Nous avons trouvé une voie permettant de protéger notre patrimoine hydraulique. La quasi-régie est une forme de société détenue à 100 % par le secteur public, qui permet une exception au droit européen des concessions. Ce modèle juridique permet la détention totale de la quasi-régie par le groupe intégré EDF. Cette nouvelle organisation donnerait plus de moyens au groupe pour investir et pour accompagner ses clients dans la transition énergétique à travers EDF Vert. Cette dernière bénéficiera de financements propres et pourra se développer beaucoup plus rapidement. La croissance de nos activités dans la transition énergétique nous permettrait de rattraper le retard pris sur plusieurs grands groupes européens.
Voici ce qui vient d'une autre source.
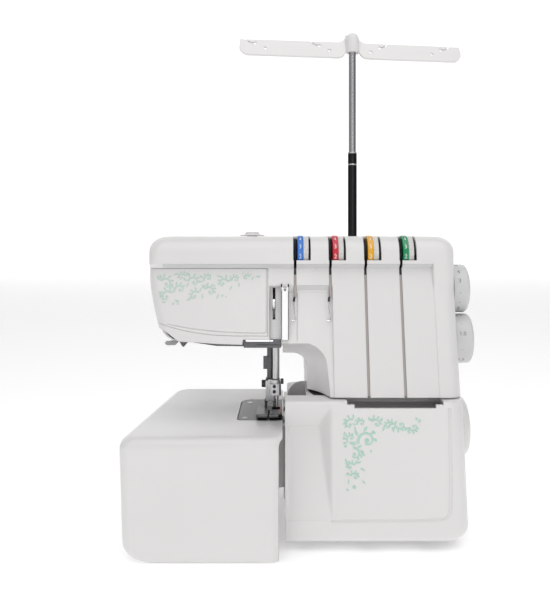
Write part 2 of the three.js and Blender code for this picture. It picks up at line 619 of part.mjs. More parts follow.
// ---------------------------------------------------------------- power inlet and switch
add("power_inlet", "black_plastic", cut(box(141, 149.4, 114.3, 136.7, 24.3, 43.7), box(143, 152, 118, 133, 29, 39)));
add("power_switch", "black_plastic", prism("y",
  polygon([142, 53.5], [148.8, 53.5], [147.6, 58], [150.2, 62.5], [142, 62.5]), 118.3, 132.7));

// ---------------------------------------------------------------- spool stand, pole and thread guide bar
const STAND = { left: -36, right: 184, front: 151, back: 246, z: 150 };
const PINS = { outer_left: [-8, 186], inner_left: [40, 216], inner_right: [109, 216], outer_right: [157, 186] };
add("spool_stand", "white_plastic", cut(
  joined(
    prism("z", roundedRect(STAND.left, STAND.right, STAND.front, STAND.back, 16), STAND.z, STAND.z + 8),
    box(35, 41, 142, 152, 150, 158),
    box(107, 113, 142, 152, 150, 158),
    rod("z", POLE.x, POLE.y, 9, 156, 168, 24),
  ),
  prism("z", roundedRect(STAND.left + 3, STAND.right - 3, STAND.front + 3, STAND.back - 3, 13), STAND.z - 1, STAND.z + 5),
  rod("z", POLE.x, POLE.y, 5.3, 149, 170),
  ...Object.values(PINS).map(([x, y]) => rod("z", x, y, 3.2, 140, 170, 12)),
));
for (const [place, [x, y]] of Object.entries(PINS))
  add(`spool_pin_${place}`, "white_plastic", turned("z", x, y,
    [[2.9, 153], [2.9, 158.3], [20, 158.3], [20, 160.3], [12, 162.3], [9, 177], [3, 177.5], [2.4, 240]], 12));

add("pole_outer_tube", "black_plastic", rod("z", POLE.x, POLE.y, 5, 150, 336, 24).subtract(
  rod("z", POLE.x, POLE.y, 4.45, 152, 340, 24)));
add("pole_upper_tube", "chrome", joined(rod("z", POLE.x, POLE.y, 4.1, 240, 464, 24)));

// The guide bar: two tilted arms on a hub, each with two thread hooks and two thread holes.
const bar = new THREE.Group();
bar.position.set(POLE.x, POLE.y, 0);
bar.rotation.z = THREE.MathUtils.degToRad(8);
machine.add(bar);
const ARM = { length: 125, low: -9.5, high: 9.5, thick: 2.4, z: 461.5 };
function guideArm(side) {
  const shape = new THREE.Shape();
  shape.moveTo(5, ARM.high);
  shape.lineTo(ARM.length - 1, ARM.high - 0.5);
  shape.lineTo(ARM.length, 2);
  shape.absarc(ARM.length - 10, ARM.low + 10, 10, 0, -Math.PI / 2, true);
  shape.lineTo(5, ARM.low);
  for (const x of [38, 108]) {
    const hole = new THREE.Path();
    hole.absarc(x - 16, -2, 1.8, 0, 2 * Math.PI);
    shape.holes.push(hole);
  }
  const plate = prism("y", shape, -ARM.thick / 2, ARM.thick / 2);
  const hooks = [38, 108].flatMap((x) => [
    rod("y", x - 5, 2.5, 2, -5, 5, 12),
    prism("y", polygon([x - 6, 3.5], [x + 5, 6], [x + 7, 12], [x + 5, 12], [x + 3, 7.4], [x - 5, 5]), -5, 5),
  ]);
  const turn = new THREE.Matrix4().makeRotationX(THREE.MathUtils.degToRad(-18));
  const place = new THREE.Matrix4().makeTranslation(0, 0, ARM.z).multiply(turn);
  if (side < 0) place.multiply(new THREE.Matrix4().makeRotationZ(Math.PI));
  return transformed(cut(plate, ...hooks), place);
}
function transformed(body, matrix) {
  const geometry = geometryOf(body);
  geometry.applyMatrix4(matrix);
  return solid(geometry);
}
const hub = turned("z", 0, 0, [[7.2, 450], [7.2, 474], [6, 479], [3, 481.5]], 24);
add("thread_guide_bar", "white_plastic", cut(
  joined(guideArm(1), guideArm(-1), hub),
  rod("z", 0, 0, 4.4, 440, 466, 24),
), bar);

// ---------------------------------------------------------------- extension table
const TABLE = { left: -133, right: -2, front: -20, back: 168, bottom: 1.5 };
function tableEnvelope(inset) {
  const top = BED_TOP - inset;
  const round = 9 - inset;
  const crown = [0, 0.5, 0.87, 1].map((s) => top - round + round * s);
  const foot = [0, 0.3, 1].map((s) => TABLE.bottom - (inset ? 3 : 0) + 14 * s);
  return loft([...foot, ...crown].map((z) => {
    const edge = drawnIn(z, top, round) + inset;
    const lean = (BED_TOP - z) * 0.03;
    const foot = 14 - Math.sqrt(Math.max(0, 196 - Math.max(0, TABLE.bottom + 14 - z) ** 2));
    const left = TABLE.left + edge + lean + foot;
    const right = TABLE.right + (inset ? 10 : 0);
    const back = TABLE.back - edge;
    const front = TABLE.front + edge;
    return [
      ...level(z, left, right, front, back, 10, 10).map((p) => {
        const share = (p.y - front) / (back - front);
        const reach = (right - p.x) / (right - left);
        return new THREE.Vector3(p.x + 19 * share * reach, p.y, p.z);
      }),
    ];
  }));
}
const tableRight = box(TABLE.right - 0.01, 20, -60, 200, -10, 120);
const table = new THREE.Group();
machine.add(table);
add("extension_table", "white_plastic", cut(
  tableEnvelope(0),
  tableEnvelope(3).intersect(box(-200, 20, -60, 200, -10, 95)),
  prism("z", plateOutline(0.8), 90, 110),
  box(PLATE.left + 8, 5, PLATE.front - 0.8, PLATE.back + 0.8, 90, 110),
  tableRight,
), table);

export default machine;
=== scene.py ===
# %% [markdown]
# # An overlock sewing machine, dressed over its mechanical frame
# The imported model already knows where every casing, bar and dial sits and how each one moves. This lesson
# gives those parts the looks of the real ones: moulded casings with soft edges, printed decoration, chrome
# and darkened steel. Pieces keep to millimetres while they are drawn, because makers think in millimetres.

# %% Load the frame
import json
import math
import bmesh
import bpy
from mathutils import Matrix, Vector


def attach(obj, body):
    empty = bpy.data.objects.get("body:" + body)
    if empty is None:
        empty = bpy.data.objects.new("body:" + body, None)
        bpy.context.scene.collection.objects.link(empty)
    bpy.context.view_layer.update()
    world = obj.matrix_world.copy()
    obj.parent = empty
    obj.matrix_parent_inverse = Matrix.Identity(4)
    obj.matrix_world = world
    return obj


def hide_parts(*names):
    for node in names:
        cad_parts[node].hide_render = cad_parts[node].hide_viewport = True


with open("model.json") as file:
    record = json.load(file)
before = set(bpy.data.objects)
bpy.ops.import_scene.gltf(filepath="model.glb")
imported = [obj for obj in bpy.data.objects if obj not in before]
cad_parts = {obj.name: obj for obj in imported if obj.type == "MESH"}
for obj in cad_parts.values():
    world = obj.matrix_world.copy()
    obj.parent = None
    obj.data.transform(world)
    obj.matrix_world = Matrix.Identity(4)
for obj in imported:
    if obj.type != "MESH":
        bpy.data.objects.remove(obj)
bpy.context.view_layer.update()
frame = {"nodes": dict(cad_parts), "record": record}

# %% [markdown]
# The drawings below use the maker's own zero: X = 0 at the knives, Y = 0 at the front of the looper cover
# and Z = 0 on the table top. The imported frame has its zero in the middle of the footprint, so one function
# carries every point over.

# %% From the drawing's millimetres to the frame's metres
CENTRE_X, CENTRE_Y = 33.7, 113


def placed(x, y, z):
    return Vector(((x - CENTRE_X) / 1000, (y - CENTRE_Y) / 1000, z / 1000))


# %% [markdown]
# ## Camera and light
# The camera comes first, so that every piece can be judged from the same spot. It stands level with the top
# of the machine, a little over half a metre in front of it, with a 42 mm lens. The room is a bright white
# product studio: one large soft light above, one at each side, a narrow strip in front that draws a line of
# light down the chrome, and a pale floor that fades into the world.

# %% Camera
camera = bpy.data.objects.new("camera", bpy.data.cameras.new("camera"))
camera.data.lens = 42
camera.data.sensor_width = 36
camera.data.clip_end = 20
camera.location = placed(0, -569, 258)
camera.rotation_euler = (math.radians(90), 0, 0)
camera.data.shift_x, camera.data.shift_y = -0.0167, -0.108
bpy.context.scene.collection.objects.link(camera)
bpy.context.scene.camera = camera
print("camera at", [round(v, 3) for v in camera.location])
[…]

EDF Vert resterait dans le secteur public et serait détenue très majoritairement par EDF Bleu. Elle devra inclure ENEDIS de façon à avoir un distributeur régulé et puissant d'un côté et des activités renouvelables, commerciales et de service de l'autre côté. Ce modèle de coexistence du distributeur et des activités renouvelables et commerciales est celui retenu par nos grands concurrents européens. Le réseau de distribution est un vecteur essentiel de la transition énergétique. Le rattachement d'ENEDIS à EDF Vert confortera ses missions de service public au bénéfice direct des territoires et en lien étroit avec les autorités concédantes. ENEDIS serait une filiale à 100 % d'EDF Vert. Les mêmes missions de service public garanties par la loi, la même indépendance de gestion et la même péréquation tarifaire seraient maintenues.
Cette réforme est une vraie opportunité de développement pour le groupe EDF. Jusqu'à présent, nous avons visé une capacité renouvelable pour le groupe de 50 gigawatts à l'horizon 2030. Si la réforme Hercule peut se mettre en place, nous pourrons viser le double.